**What is expected**
Repeat the listing below in full, exactly as it stands.

**Source material**
________________________________________

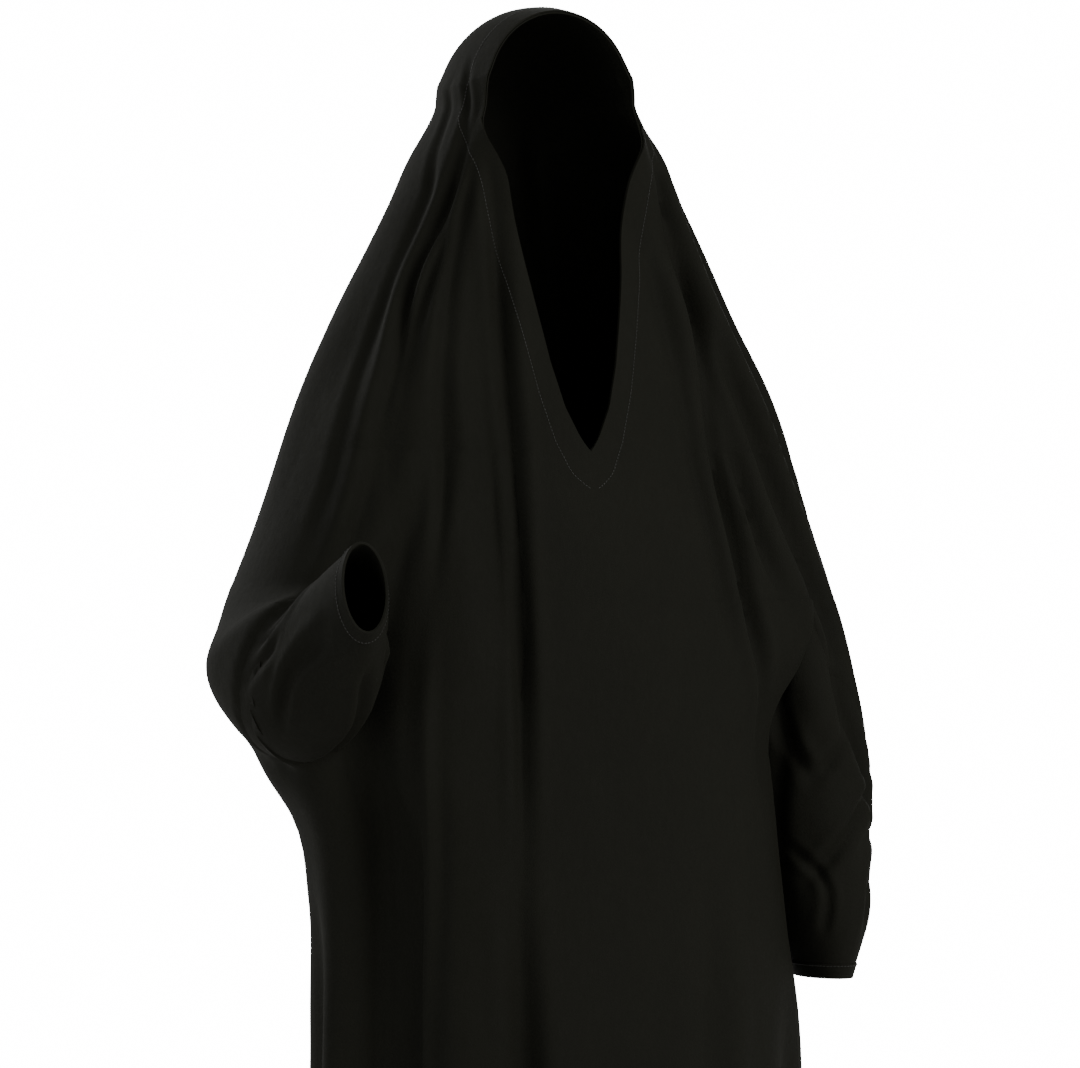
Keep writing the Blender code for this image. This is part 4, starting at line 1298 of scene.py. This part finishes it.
class ABAYA_OT_stitching(bpy.types.Operator):
    """Sew the facing, the cuffs and the hem"""

    bl_idname = "abaya.stitching"
    bl_label = "Stitching"

    def execute(self, context):
        shape = context.scene.abaya_shape
        top = stitched("topstitching", [topstitch_path()], shape.stitch_pitch, shape.stitch_length, 0.00045)
        finished(top, "thread")
        rows = SURFACE["rows"]
        normals = grid_normals(rows)
        row = int(np.argmin(np.abs(rows[:, 0, 2] + LENGTH - HEM_WIDTH)))
        hem = stitched("hem_stitching", [(rows[row], normals[row])], shape.stitch_pitch, shape.stitch_length, 0.0004)
        finished(hem, "thread")
        for side in SLEEVES:
            points = sleeve_points(side, 5, proud=0.0013, last=CUFF_LENGTH - 0.0015)
            normals = grid_normals(points, closed=True)
            ring = [np.concatenate([values[0], values[0][:1]]) for values in (points, normals)]
            cuff = stitched(f"cuff_{side}_stitching", [ring], shape.stitch_pitch, shape.stitch_length, 0.0004)
            finished(cuff, "thread")
        return {"FINISHED"}


class ABAYA_PT_panel(bpy.types.Panel):
    """Sizes, finishes and steps of the abaya"""

    bl_idname = "ABAYA_PT_panel"
    bl_label = "Overhead Abaya"
    bl_space_type = "VIEW_3D"
    bl_region_type = "UI"
    bl_category = "Abaya"

    def draw(self, context):
        for group in ("abaya_shape", "abaya_finish", "abaya_studio"):
            box = self.layout.box()
            values = getattr(context.scene, group)
            for name in values.__annotations__:
                box.prop(values, name)
        for step in STEPS:
            self.layout.operator(step.bl_idname)


GROUPS = {"abaya_shape": AbayaShape, "abaya_finish": AbayaFinish, "abaya_studio": AbayaStudio}
STEPS = (ABAYA_OT_cloak, ABAYA_OT_facing, ABAYA_OT_sleeves, ABAYA_OT_cuffs, ABAYA_OT_stitching, ABAYA_OT_studio)


def register():
    for group in (*GROUPS.values(), *STEPS, ABAYA_PT_panel):
        bpy.utils.register_class(group)
    for name, group in GROUPS.items():
        setattr(bpy.types.Scene, name, bpy.props.PointerProperty(type=group))


def unregister():
    for name in GROUPS:
        delattr(bpy.types.Scene, name)
    for group in (ABAYA_PT_panel, *STEPS, *GROUPS.values()):
        bpy.utils.unregister_class(group)


def main():
    register()
    bpy.ops.abaya.cloak()
    bpy.ops.abaya.facing()
    bpy.ops.abaya.sleeves()
    bpy.ops.abaya.cuffs()
    bpy.ops.abaya.stitching()
    bpy.ops.abaya.studio()


if __name__ == "__main__":
    main()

________________________________________

**Finished answer**
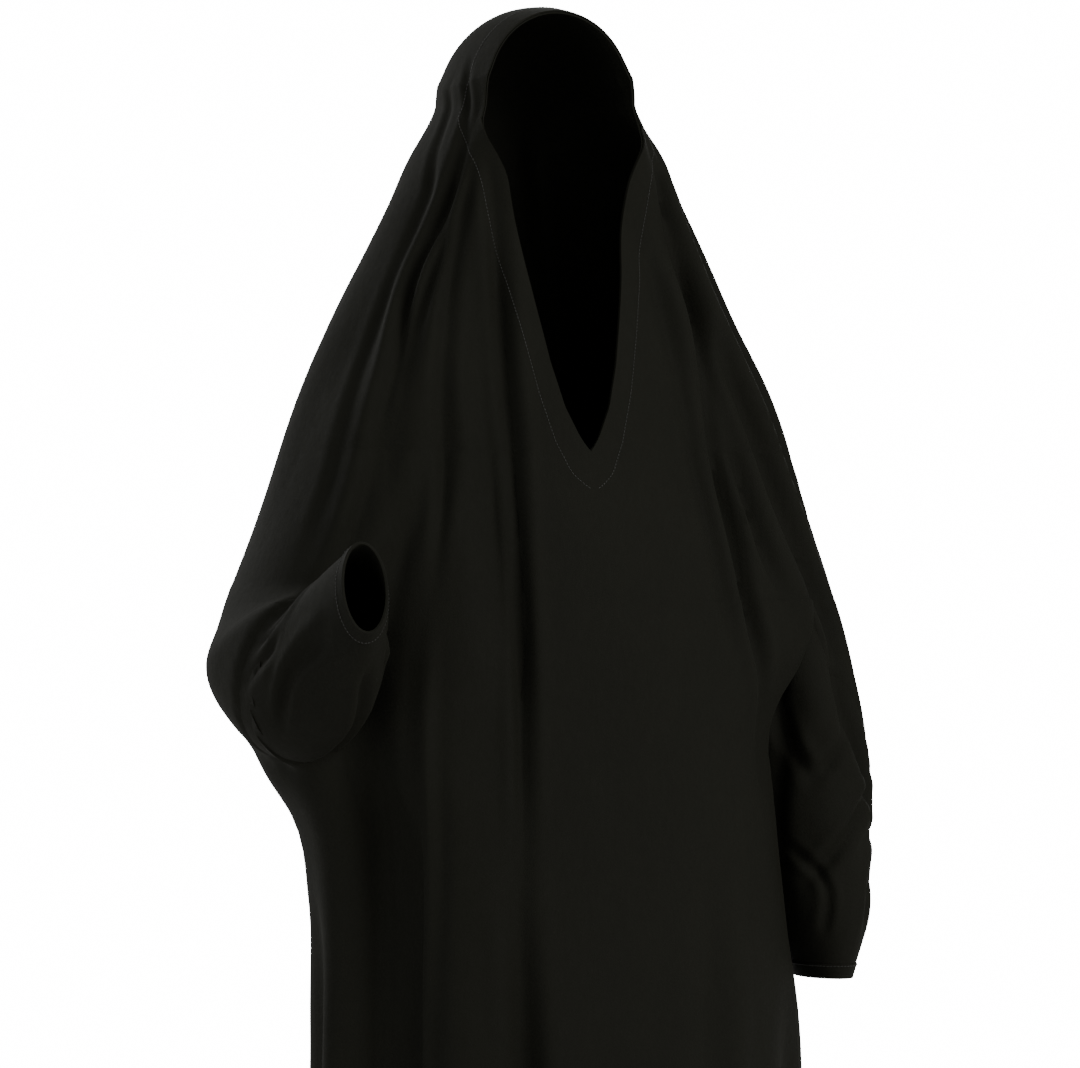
Keep writing the Blender code for this image. This is part 4, starting at line 1298 of scene.py. This part finishes it.
class ABAYA_OT_stitching(bpy.types.Operator):
    """Sew the facing, the cuffs and the hem"""

    bl_idname = "abaya.stitching"
    bl_label = "Stitching"

    def execute(self, context):
        shape = context.scene.abaya_shape
        top = stitched("topstitching", [topstitch_path()], shape.stitch_pitch, shape.stitch_length, 0.00045)
        finished(top, "thread")
        rows = SURFACE["rows"]
        normals = grid_normals(rows)
        row = int(np.argmin(np.abs(rows[:, 0, 2] + LENGTH - HEM_WIDTH)))
        hem = stitched("hem_stitching", [(rows[row], normals[row])], shape.stitch_pitch, shape.stitch_length, 0.0004)
        finished(hem, "thread")
        for side in SLEEVES:
            points = sleeve_points(side, 5, proud=0.0013, last=CUFF_LENGTH - 0.0015)
            normals = grid_normals(points, closed=True)
            ring = [np.concatenate([values[0], values[0][:1]]) for values in (points, normals)]
            cuff = stitched(f"cuff_{side}_stitching", [ring], shape.stitch_pitch, shape.stitch_length, 0.0004)
            finished(cuff, "thread")
        return {"FINISHED"}


class ABAYA_PT_panel(bpy.types.Panel):
    """Sizes, finishes and steps of the abaya"""

    bl_idname = "ABAYA_PT_panel"
    bl_label = "Overhead Abaya"
    bl_space_type = "VIEW_3D"
    bl_region_type = "UI"
    bl_category = "Abaya"

    def draw(self, context):
        for group in ("abaya_shape", "abaya_finish", "abaya_studio"):
            box = self.layout.box()
            values = getattr(context.scene, group)
            for name in values.__annotations__:
                box.prop(values, name)
        for step in STEPS:
            self.layout.operator(step.bl_idname)


GROUPS = {"abaya_shape": AbayaShape, "abaya_finish": AbayaFinish, "abaya_studio": AbayaStudio}
STEPS = (ABAYA_OT_cloak, ABAYA_OT_facing, ABAYA_OT_sleeves, ABAYA_OT_cuffs, ABAYA_OT_stitching, ABAYA_OT_studio)


def register():
    for group in (*GROUPS.values(), *STEPS, ABAYA_PT_panel):
        bpy.utils.register_class(group)
    for name, group in GROUPS.items():
        setattr(bpy.types.Scene, name, bpy.props.PointerProperty(type=group))


def unregister():
    for name in GROUPS:
        delattr(bpy.types.Scene, name)
    for group in (ABAYA_PT_panel, *STEPS, *GROUPS.values()):
        bpy.utils.unregister_class(group)


def main():
    register()
    bpy.ops.abaya.cloak()
    bpy.ops.abaya.facing()
    bpy.ops.abaya.sleeves()
    bpy.ops.abaya.cuffs()
    bpy.ops.abaya.stitching()
    bpy.ops.abaya.studio()


if __name__ == "__main__":
    main()